— BEGIN DATA TO PROCESS —
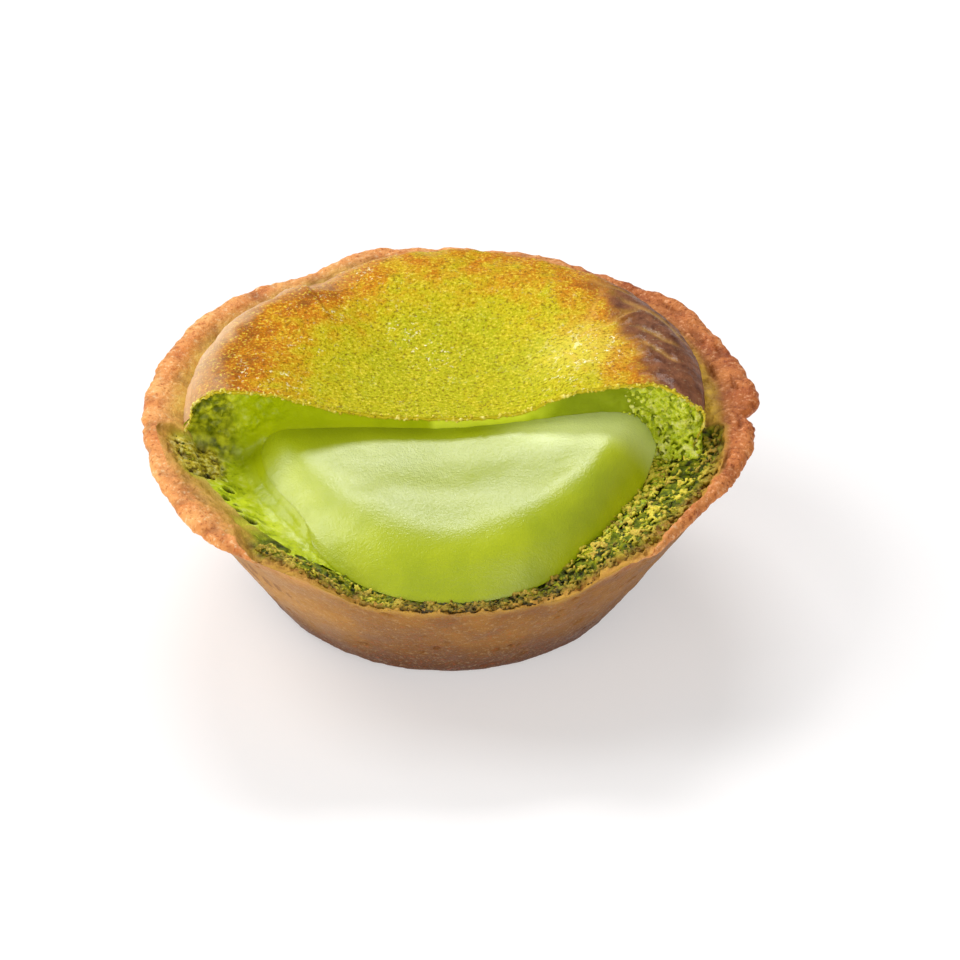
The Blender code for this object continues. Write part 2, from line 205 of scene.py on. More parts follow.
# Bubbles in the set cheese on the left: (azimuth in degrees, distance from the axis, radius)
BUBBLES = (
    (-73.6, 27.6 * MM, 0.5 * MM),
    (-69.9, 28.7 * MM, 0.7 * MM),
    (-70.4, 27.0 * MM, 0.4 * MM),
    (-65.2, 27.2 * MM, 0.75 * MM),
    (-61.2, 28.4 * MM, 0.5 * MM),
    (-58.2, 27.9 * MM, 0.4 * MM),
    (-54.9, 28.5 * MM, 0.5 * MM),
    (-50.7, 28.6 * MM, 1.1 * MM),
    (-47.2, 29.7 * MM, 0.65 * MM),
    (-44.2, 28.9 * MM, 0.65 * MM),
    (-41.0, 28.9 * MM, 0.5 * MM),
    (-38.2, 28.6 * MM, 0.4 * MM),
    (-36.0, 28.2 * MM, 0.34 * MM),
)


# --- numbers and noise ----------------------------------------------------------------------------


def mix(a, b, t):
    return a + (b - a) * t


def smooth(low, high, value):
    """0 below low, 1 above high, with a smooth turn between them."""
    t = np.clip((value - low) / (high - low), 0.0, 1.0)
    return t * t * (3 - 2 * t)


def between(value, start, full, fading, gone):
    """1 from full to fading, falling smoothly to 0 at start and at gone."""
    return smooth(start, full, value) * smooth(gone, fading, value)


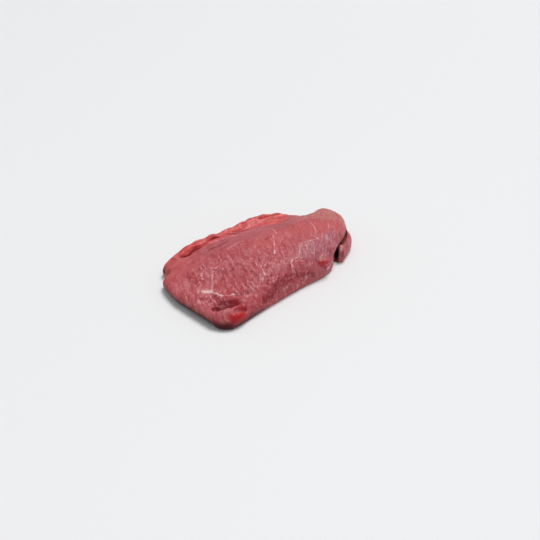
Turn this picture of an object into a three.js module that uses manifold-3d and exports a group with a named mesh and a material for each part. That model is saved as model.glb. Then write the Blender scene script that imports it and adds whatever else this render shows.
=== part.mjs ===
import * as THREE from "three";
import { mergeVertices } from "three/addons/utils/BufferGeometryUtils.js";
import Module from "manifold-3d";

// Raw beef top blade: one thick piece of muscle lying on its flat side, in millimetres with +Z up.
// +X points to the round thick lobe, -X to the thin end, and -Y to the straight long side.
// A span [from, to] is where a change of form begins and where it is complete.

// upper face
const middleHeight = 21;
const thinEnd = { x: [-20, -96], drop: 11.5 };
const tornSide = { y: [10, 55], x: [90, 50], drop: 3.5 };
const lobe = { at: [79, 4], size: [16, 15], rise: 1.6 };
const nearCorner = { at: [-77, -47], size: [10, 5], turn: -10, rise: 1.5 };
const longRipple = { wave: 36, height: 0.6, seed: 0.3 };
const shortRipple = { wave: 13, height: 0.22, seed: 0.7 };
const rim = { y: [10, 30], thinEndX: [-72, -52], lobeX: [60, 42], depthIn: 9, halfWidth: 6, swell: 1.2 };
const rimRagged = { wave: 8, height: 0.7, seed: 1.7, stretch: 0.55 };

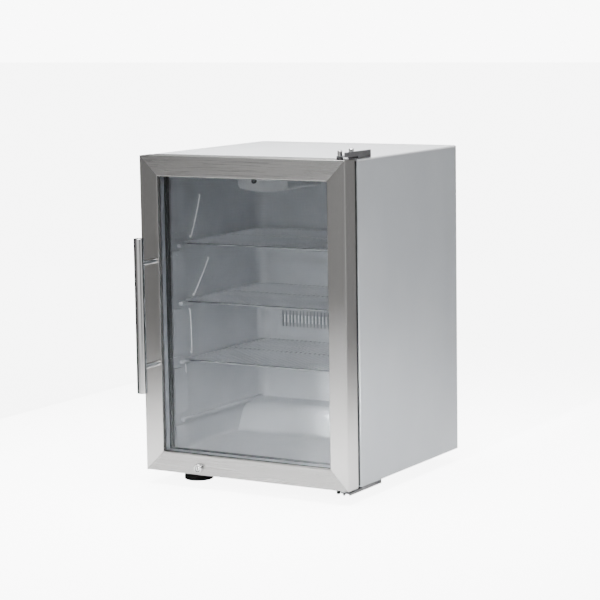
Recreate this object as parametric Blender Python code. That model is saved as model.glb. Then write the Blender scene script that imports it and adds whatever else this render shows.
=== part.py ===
— END DATA TO PROCESS —
# STATED TASK:
Using the material above, state how many lines include the string "imports". Answer with a single number.

# OUTPUT OF THE EXERCISE:
2